BookmarkSubscribeRSS Feed
🔒 This topic is solved and locked. Need further help from the community? Please sign in and ask a new question.
dhana
Fluorite | Level 6

I have a millions of records like this (comma separated records in text file)

000000000123456789,30,ABC,2010-09-21,JANUDG_BUS2,BH1 MK1,4,201111,100,,78562561,Correct Char,987654321,1112131415,FEE,VEEFEE_BUS2,456109231,1011,LMS,1,0,

000000000987654321,20,ZXF,2011-09-21,GNYUDG_BUS2,BY1 MK1,4,201111,100,,78562561,In SAS Version 7 and beyond, SAS provides new date formats that allow

you to specify the type of separator, or no separator when writing out date values,987654321,1112131415,FEE,VEEFEE_BUS2,456109231,1011,LMS,1,0,

I am able to read the first record with out any problem I am able to read it with the help of DSD MISSOVER TRUNCOVER options.

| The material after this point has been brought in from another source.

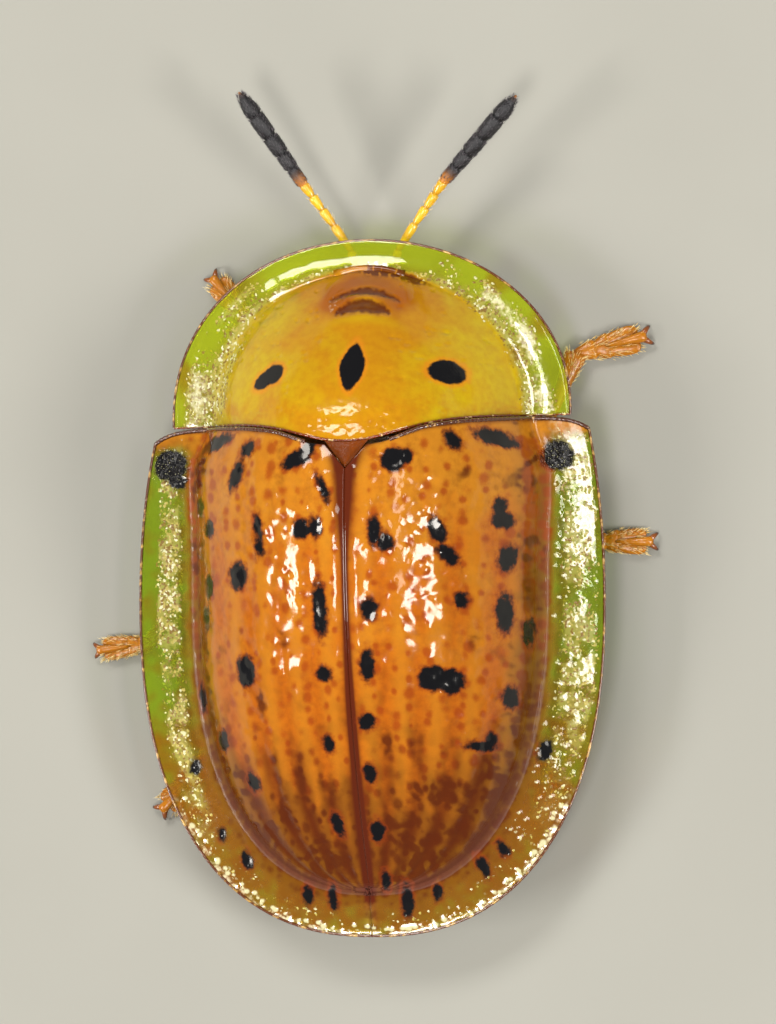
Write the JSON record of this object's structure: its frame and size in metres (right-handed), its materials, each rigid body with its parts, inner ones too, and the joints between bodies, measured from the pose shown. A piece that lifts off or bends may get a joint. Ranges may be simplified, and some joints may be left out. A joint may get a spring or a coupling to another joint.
{
  "type": "tortoise beetle",
  "caption": "Life-size still model of a spotted amber tortoise beetle standing on its feet, with a domed shell, clear flat margins and club-tipped feelers",
  "frame": {"origin": "middle of the beetle's bounding box in plan, at the level of its six soles", "axes": "head toward -Y, the animal's left side toward +X, back up toward +Z"},
  "size_m": [0.0084, 0.0122, 0.0034],
  "materials": {
    "pronotum": "glossy amber-yellow plate with clear margins and three black spots",
    "scutellum": "satin brown plate",
    "elytron_left": "glossy amber wing case with rows of pits, black spots and a clear margin",
    "elytron_right": "glossy amber wing case with rows of pits, black spots and a clear margin",
    "prothorax": "satin amber underside plate",
    "mesothorax": "satin amber underside plate",
    "metathorax": "satin amber underside plate",
    "abdomen": "satin amber banded underside",
    "head": "satin orange head capsule",
    "mouthparts": "dark brown jaws and palps",
    "eye": "glossy black compound eye",
    "antenna_stalk": "satin yellow beaded stalk",
    "antenna_club": "matte black club with short fine hairs",
    "leg": "satin amber leg with golden bristles under the foot"
  },
  "bodies": {
    "root": {"pronotum": "pronotum", "scutellum": "scutellum", "elytron_left": "elytron_left", "elytron_right": "elytron_right", "prothorax": "prothorax", "mesothorax": "mesothorax", "metathorax": "metathorax", "abdomen": "abdomen", "head": "head", "mouthparts": "mouthparts", "eye_left": "eye", "eye_right": "eye", "antenna_left_scape": "antenna_stalk", "antenna_left_stalk": "antenna_stalk", "antenna_left_club": "antenna_club", "antenna_right_scape": "antenna_stalk", "antenna_right_stalk": "antenna_stalk", "antenna_right_club": "antenna_club", "leg_front_left_femur": "leg", "leg_front_left_tibia": "leg", "leg_front_left_tarsus": "leg", "leg_front_right_femur": "leg", "leg_front_right_tibia": "leg", "leg_front_right_tarsus": "leg", "leg_middle_left_femur": "leg", "leg_middle_left_tibia": "leg", "leg_middle_left_tarsus": "leg", "leg_middle_right_femur": "leg", "leg_middle_right_tibia": "leg", "leg_middle_right_tarsus": "leg", "leg_hind_left_femur": "leg", "leg_hind_left_tibia": "leg", "leg_hind_left_tarsus": "leg", "leg_hind_right_femur": "leg", "leg_hind_right_tibia": "leg", "leg_hind_right_tarsus": "leg"}
  },
  "joints": []
}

But if you look at the second record the highlighted character value coming with multiple commas with in the character variable, Can anyone help me to read these kind of record.

Thanks

Dhanasekaran R

1 ACCEPTED SOLUTION

Accepted Solutions
art297
Opal | Level 21

The following works with your sample records:

data want (drop=_:);

  infile "c:\art\stuff.txt" lrecl=500;

  input;

  format var4 date9.;

  var1=scan(_infile_,1,',');

  var2=input(scan(_infile_,2,','),12.);

  var3=scan(_infile_,3,',');

  var4=input(scan(_infile_,4,','),yymmdd10.);

  var5=scan(_infile_,5,',');

  var6=scan(_infile_,6,',');

  var7=input(scan(_infile_,7,','),12.);

  var8=input(scan(_infile_,8,','),12.);

  var9=input(scan(_infile_,9,','),12.);

  var10=input(scan(_infile_,10,','),12.);

  call scan(_infile_, 11, _sposition, _slength, ',');

  call scan(_infile_, -9, _eposition, _elength, ',');

  var11 = substrn(_infile_, _sposition, _eposition-_sposition-1);

  var12=input(scan(_infile_,-9,','),12.);

  var13=input(scan(_infile_,-8,','),12.);

  var14=scan(_infile_,-7,',');

  var15=scan(_infile_,-6,',');

  var16=input(scan(_infile_,-5,','),12.);

  var17=input(scan(_infile_,-4,','),12.);

  var18=scan(_infile_,-3,',');

  var19=input(scan(_infile_,-2,','),12.);

  var20=input(scan(_infile_,-1,','),12.);

run;

View solution in original post

9 REPLIES 9
art297
Opal | Level 21

If the string in question had been in quotes, I don't think you would have a problem.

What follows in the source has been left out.